Review of Linear Algebra

Acknowledgment: This note was originally compiled by Jessica Su for CS224W at Standard with substantial modifications by Yikun Zhang at Winter 2023 for CSE547 / STAT548 at UW. Parts of this note are adapted from Lecture 8 of Professor Yen-Chi Chen’s ¹ and Professor Michael Perlman’s lecture notes ² for STAT512. Other good references about linear algebra includes Horn and Johnson’s textbook ³ and Axler’s textbook ⁴ and notes from CS224W at Stanford:

Note: We only discuss the vectors and matrices with real entries in this note, though the stated results also hold for complex entries.

Vector Space, Span, and Linear Independence

Vector space: A vector space over the real numbers \(\mathbb{R}\) is a set of vectors that is closed under additions with an identity as the zero vector \(\boldsymbol{\mathbf{0}}\) and additive inverses in the set. It is also closed under scalar multiplications of the vectors by elements in \(\mathbb{R}\).
The most common vector space in Machine Learning is the Euclidean space \(\mathbb{R}^n\), which consists of all ordered \(n\)-tuples of real numbers. A vector of \(\mathbb{R}^n\) can be denoted by \[\boldsymbol{\mathbf{x}}= \begin{bmatrix} x_1 \\ x_2 \\ \vdots \\ x_n \end{bmatrix}\] or a row vector \(\boldsymbol{\mathbf{x}}^T=\left[x_1,...,x_n\right]\), where \(x_i, i=1,...,n\) are called its components or coordinates.

Vector Operations

Dot product: The geometric properties of \(\mathbb{R}^n\) are derived from the Euclidean dot product defined as: \[\langle \boldsymbol{\mathbf{x}}, \boldsymbol{\mathbf{y}} \rangle=\boldsymbol{\mathbf{x}}^T\boldsymbol{\mathbf{y}}=x_1 y_1 + \cdots + x_n y_n=\sum_{i=1}^n x_iy_i,\] where \(\boldsymbol{\mathbf{x}}=\left[x_1,...,x_n\right]^T\) and \(\boldsymbol{\mathbf{y}}=\left[y_1,...,y_n\right]^T\) are in \(\mathbb{R}^n\).

Orthogonality: Two vectors in \(\mathbb{R}^n\) are orthogonal if and only if their dot product is zero. In \(\mathbb{R}^2\), we also call orthogonal vectors perpendicular.
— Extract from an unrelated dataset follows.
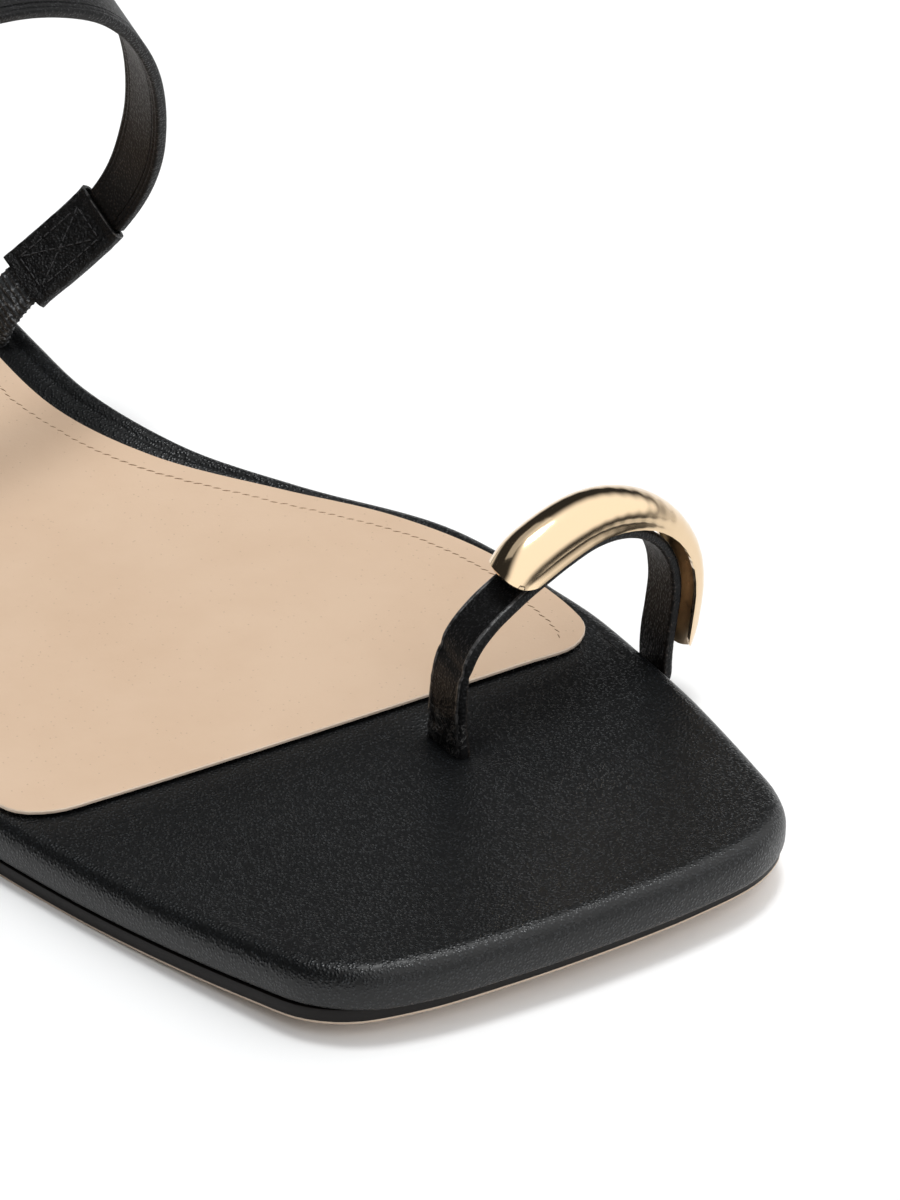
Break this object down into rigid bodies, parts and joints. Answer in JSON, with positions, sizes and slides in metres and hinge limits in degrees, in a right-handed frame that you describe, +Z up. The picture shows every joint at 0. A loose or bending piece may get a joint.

Norm: The standard \(\ell_2\)-norm or length of a vector \(\boldsymbol{\mathbf{x}}=[x_1,..., x_n]^T\in \mathbb{R}^n\) is given by \[\left|\left| \boldsymbol{\mathbf{x}} \right|\right|_2 = \sqrt{x_1^2 + \cdots + x_n^2}.\] Other possible norms in \(\mathbb{R}^n\) include

When the context is clear, we often write the norm of a vector \(\boldsymbol{\mathbf{x}}\) as \(\left|\left| \boldsymbol{\mathbf{x}} \right|\right|\). The norms in \(\mathbb{R}^n\) can be used to measure distances between data points (or vectors) in \(\mathbb{R}^n\).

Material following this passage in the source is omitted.